Biden considers diverse slate of nominees for Fed Board

Biden considers diverse slate of nominees for Fed Board

President Biden is considering nominating two women, one of whom is Black, and a Black man for key roles on the Federal Reserve in a bid to increase the central bank’s diversity, according to a report Monday.

Mr. Biden reportedly is considering Sarah Bloom Raskin, a former Fed governor and Obama-era Treasury Department official, for vice chair of supervision, the nation’s top banking system regulator.

Also being considered: Lisa Cook, a professor of economics at Michigan State University, and Phillip Jefferson, a professor and administrator at Davidson College in North Carolina.
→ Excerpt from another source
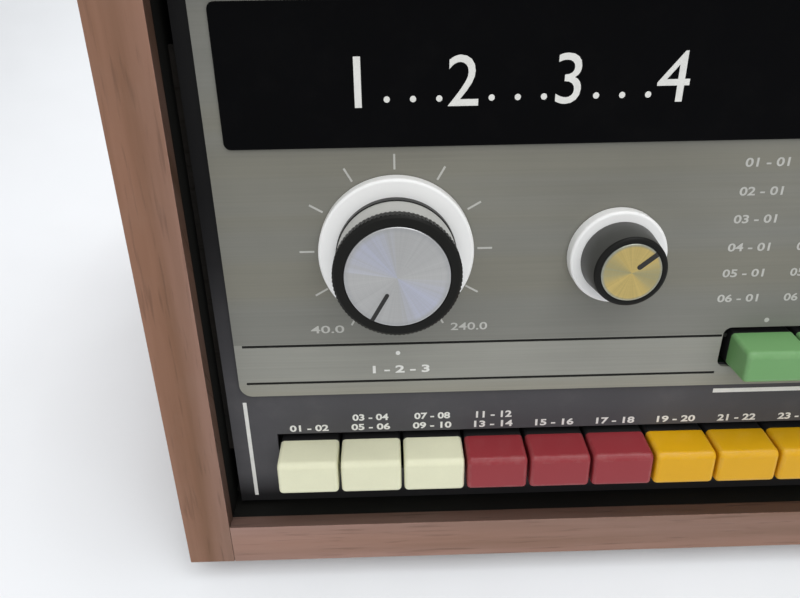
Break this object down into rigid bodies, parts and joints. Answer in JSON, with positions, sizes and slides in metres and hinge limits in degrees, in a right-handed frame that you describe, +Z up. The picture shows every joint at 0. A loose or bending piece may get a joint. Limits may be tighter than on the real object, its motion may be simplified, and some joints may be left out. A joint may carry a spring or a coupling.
{
  "type": "drum machine",
  "caption": "Preset rhythm machine in a wooden case: sloping brushed panel with turning knobs, rows of sprung coloured keys, a start bar and rear sockets.",
  "frame": {"origin": "middle of the case's footprint, on the surface that the feet stand on", "axes": "+X to the right along the case, +Y from the front to the back, +Z up"},
  "size_m": [0.428, 0.17, 0.1821],
  "materials": {
    "walnut": "satin oiled walnut veneer",
    "pine": "bare softwood",
    "rear_paint": "matt black paint",
    "plated_steel": "zinc plated",
    "black_rubber": "moulded",
    "charcoal_paint": "satin charcoal paint",
    "brushed_fascia": "brushed and anodised",
    "black_gloss": "polished",
    "red_lens": "clear tinted",
    "control_can": "pressed and plated",
    "switch_wafer": "phenolic laminate",
    "bank_plating": "yellow passivated",
    "board_laminate": "lacquered laminate",
    "component_cans": "sleeved",
    "pillar_brass": "turned",
    "transformer_core": "varnished laminations",
    "socket_black": "moulded",
    "key_cream": "moulded gloss",
    "key_crimson": "moulded gloss",
    "key_yellow": "moulded gloss",
    "key_green": "moulded gloss",
    "disc_white": "moulded gloss",
    "knob_charcoal": "moulded, fine ribs",
    "cap_aluminium": "spun",
    "cap_brass": "spun"
  },
  "bodies": {
    "case": {"left_side_board": "walnut", "right_side_board": "walnut", "top_board": "walnut", "base_board": "walnut", "front_rail": "walnut", "corner_blocks": "pine", "rear_panel": "rear_paint", "case_screws": "plated_steel", "rubber_feet": "black_rubber", "chassis_panel": "charcoal_paint", "packing_strips": "pine", "chassis_screws": "plated_steel", "fascia_plate": "brushed_fascia", "name_window": "black_gloss", "beat_lamp": "red_lens", "potentiometers": "control_can", "pattern_switch": "switch_wafer", "control_nuts": "plated_steel", "lower_key_bank": "bank_plating", "upper_key_bank": "bank_plating", "key_springs": "plated_steel", "circuit_board": "board_laminate", "board_components": "component_cans", "board_pillars": "pillar_brass", "transformer": "transformer_core", "jack_sockets": "socket_black", "cord_gland": "black_rubber", "fuse_holder": "socket_black"},
    "cream_key_1": {"cream_key_1": "key_cream"},
    "cream_key_2": {"cream_key_2": "key_cream"},
    "cream_key_3": {"cream_key_3": "key_cream"},
    "crimson_key_1": {"crimson_key_1": "key_crimson"},
    "crimson_key_2": {"crimson_key_2": "key_crimson"},
    "crimson_key_3": {"crimson_key_3": "key_crimson"},
    "yellow_key_1": {"yellow_key_1": "key_yellow"},
    "yellow_key_2": {"yellow_key_2": "key_yellow"},
    "yellow_key_3": {"yellow_key_3": "key_yellow"},
    "green_key_1": {"green_key_1": "key_green"},
    "green_key_2": {"green_key_2": "key_green"},
    "green_key_3": {"green_key_3": "key_green"},
    "cream_key_4": {"cream_key_4": "key_cream"},
    "cream_key_5": {"cream_key_5": "key_cream"},
    "cream_key_6": {"cream_key_6": "key_cream"},
    "start_bar": {"start_bar": "key_cream"},
    "upper_key_1": {"upper_key_1": "key_green"},
    "upper_key_2": {"upper_key_2": "key_green"},
    "upper_key_3": {"upper_key_3": "key_green"},
    "upper_key_4": {"upper_key_4": "key_green"},
    "tempo": {"tempo_disc": "disc_white", "tempo_knob": "knob_charcoal", "tempo_cap": "cap_aluminium", "tempo_shaft": "plated_steel"},
    "pattern": {"pattern_disc": "disc_white", "pattern_knob": "knob_charcoal", "pattern_cap": "cap_brass", "pattern_shaft": "plated_steel"},
    "volume": {"volume_disc": "disc_white", "volume_knob": "knob_charcoal", "volume_cap": "cap_aluminium", "volume_shaft": "plated_steel"}
  },
  "joints": [
    {"name": "cream_key_1_press", "type": "slide", "parent": "case", "child": "cream_key_1", "axis": [0, 0.866, -0.5], "range_m": [0, 0.0045], "stiffness_N_per_m": 300, "springref_m": -0.0015},
    {"name": "cream_key_2_press", "type": "slide", "parent": "case", "child": "cream_key_2", "axis": [0, 0.866, -0.5], "range_m": [0, 0.0045], "stiffness_N_per_m": 300, "springref_m": -0.0015},
    {"name": "cream_key_3_press", "type": "slide", "parent": "case", "child": "cream_key_3", "axis": [0, 0.866, -0.5], "range_m": [0, 0.0045], "stiffness_N_per_m": 300, "springref_m": -0.0015},
    {"name": "crimson_key_1_press", "type": "slide", "parent": "case", "child": "crimson_key_1", "axis": [0, 0.866, -0.5], "range_m": [0, 0.0045], "stiffness_N_per_m": 300, "springref_m": -0.0015},
    {"name": "crimson_key_2_press", "type": "slide", "parent": "case", "child": "crimson_key_2", "axis": [0, 0.866, -0.5], "range_m": [0, 0.0045], "stiffness_N_per_m": 300, "springref_m": -0.0015},
    {"name": "crimson_key_3_press", "type": "slide", "parent": "case", "child": "crimson_key_3", "axis": [0, 0.866, -0.5], "range_m": [0, 0.0045], "stiffness_N_per_m": 300, "springref_m": -0.0015},
    {"name": "yellow_key_1_press", "type": "slide", "parent": "case", "child": "yellow_key_1", "axis": [0, 0.866, -0.5], "range_m": [0, 0.0045], "stiffness_N_per_m": 300, "springref_m": -0.0015},
    {"name": "yellow_key_2_press", "type": "slide", "parent": "case", "child": "yellow_key_2", "axis": [0, 0.866, -0.5], "range_m": [0, 0.0045], "stiffness_N_per_m": 300, "springref_m": -0.0015},
    {"name": "yellow_key_3_press", "type": "slide", "parent": "case", "child": "yellow_key_3", "axis": [0, 0.866, -0.5], "range_m": [0, 0.0045], "stiffness_N_per_m": 300, "springref_m": -0.0015},
    {"name": "green_key_1_press", "type": "slide", "parent": "case", "child": "green_key_1", "axis": [0, 0.866, -0.5], "range_m": [0, 0.0045], "stiffness_N_per_m": 300, "springref_m": -0.0015},
    {"name": "green_key_2_press", "type": "slide", "parent": "case", "child": "green_key_2", "axis": [0, 0.866, -0.5], "range_m": [0, 0.0045], "stiffness_N_per_m": 300, "springref_m": -0.0015},
    {"name": "green_key_3_press", "type": "slide", "parent": "case", "child": "green_key_3", "axis": [0, 0.866, -0.5], "range_m": [0, 0.0045], "stiffness_N_per_m": 300, "springref_m": -0.0015},
    {"name": "cream_key_4_press", "type": "slide", "parent": "case", "child": "cream_key_4", "axis": [0, 0.866, -0.5], "range_m": [0, 0.0045], "stiffness_N_per_m": 300, "springref_m": -0.0015},
    {"name": "cream_key_5_press", "type": "slide", "parent": "case", "child": "cream_key_5", "axis": [0, 0.866, -0.5], "range_m": [0, 0.0045], "stiffness_N_per_m": 300, "springref_m": -0.0015},
    {"name": "cream_key_6_press", "type": "slide", "parent": "case", "child": "cream_key_6", "axis": [0, 0.866, -0.5], "range_m": [0, 0.0045], "stiffness_N_per_m": 300, "springref_m": -0.0015},
    {"name": "upper_key_1_press", "type": "slide", "parent": "case", "child": "upper_key_1", "axis": [0, 0.866, -0.5], "range_m": [0, 0.0045], "stiffness_N_per_m": 300, "springref_m": -0.0015},
    {"name": "upper_key_2_press", "type": "slide", "parent": "case", "child": "upper_key_2", "axis": [0, 0.866, -0.5], "range_m": [0, 0.0045], "stiffness_N_per_m": 300, "springref_m": -0.0015},
    {"name": "upper_key_3_press", "type": "slide", "parent": "case", "child": "upper_key_3", "axis": [0, 0.866, -0.5], "range_m": [0, 0.0045], "stiffness_N_per_m": 300, "springref_m": -0.0015},
    {"name": "upper_key_4_press", "type": "slide", "parent": "case", "child": "upper_key_4", "axis": [0, 0.866, -0.5], "range_m": [0, 0.0045], "stiffness_N_per_m": 300, "springref_m": -0.0015},
    {"name": "start_bar_press", "type": "slide", "parent": "case", "child": "start_bar", "axis": [0, 0.866, -0.5], "range_m": [0, 0.0045], "stiffness_N_per_m": 500, "springref_m": -0.0015},
    {"name": "tempo_turn", "type": "hinge", "parent": "case", "child": "tempo", "pos_m": [-0.142, -0.02291, 0.09755], "axis": [0, 0.866, -0.5], "range_deg": [0, 300]},
    {"name": "pattern_turn", "type": "hinge", "parent": "case", "child": "pattern", "pos_m": [-0.0792, -0.02416, 0.09538], "axis": [0, 0.866, -0.5], "range_deg": [-120, 30]},
    {"name": "volume_turn", "type": "hinge", "parent": "case", "child": "volume", "pos_m": [0.142, -0.02291, 0.09755], "axis": [0, 0.866, -0.5], "range_deg": [-150, 150]}
  ]
}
Ms. Cook and Mr. Jefferson are Black.

The Wall Street Journal first reported the potential nominees.

The White House did not immediately respond to a request for comment from The Washington Times.

In the Fed’s 108-year history, it has had only three Black board members, all of them men. The last Black board member, Roger Ferguson, left in 2006. If Ms. Cook is confirmed, she would be the first Black woman to serve on the Fed’s board.

Mr. Biden last month pledged to nominate candidates who would improve diversity at the Fed.

“My additions will bring new perspectives and new voices,” Mr. Biden said. “I also pledge that my additions will bring new diversity to the Fed, which is much needed and long overdue in my view.”

His bid to reshape the Fed’s makeup will happen as the central bank fights rising inflation. The Fed is responsible for policies that keep prices stable and maximize employment, but inflation has soared to its highest levels since the 1980s and the supply chain crisis is forcing prices upward.

As the economic chaos and the COVID-19 pandemic surge, it will fall upon the Fed’s board to figure out how to combat inflation and keep the job market steady.

While the overall unemployment rate is roughly 4.6%, the figure is 7.9% for Black Americans and 5.9% for Hispanics. The rate for Whites is 4%.

Mr. Biden is hopeful that bringing in diverse perspectives will help alleviate racial inequality.

Ms. Raskin is the wife of Rep. Jamie Raskin, Maryland Democrat. She has pushed for economic policies that help combat climate change, making her a favorite of progressives in the Senate who bristled at Mr. Biden’s choice to offer Fed Chairman Jerome Powell a second term.

Progressives want the Fed to take bolder action to regulate banks and fight the climate crisis. Sen. Elizabeth Warren, a Massachusetts Democrat who opposed renominating Mr. Powell, is said to favor Ms. Raskin’s nomination.

Ms. Raskin has advocated using economic policy to fight against climate change, and wrote the foreword for a report by the Ceres Accelerator for Sustainable Capital Markets, a climate advocacy group.

“There is opportunity in pre-emptive, early and bold actions by federal economic policy makers looking to avoid catastrophe,” she wrote.

Mr. Jefferson has largely served as an academic since 1990, when he earned his doctoral degree from the University of Virginia. He was an economics professor at Swarthmore College from 1997 to 2019. He also spent a year as a staff economist at the Fed’s division of monetary affairs in the 1990s.

Ms. Cook was a senior economist for former President Barack Obama’s White House Council of Economic Advisers. She has a doctorate in economics from the University of California-Berkeley and bachelor’s degrees from Spelman College and the University of Oxford.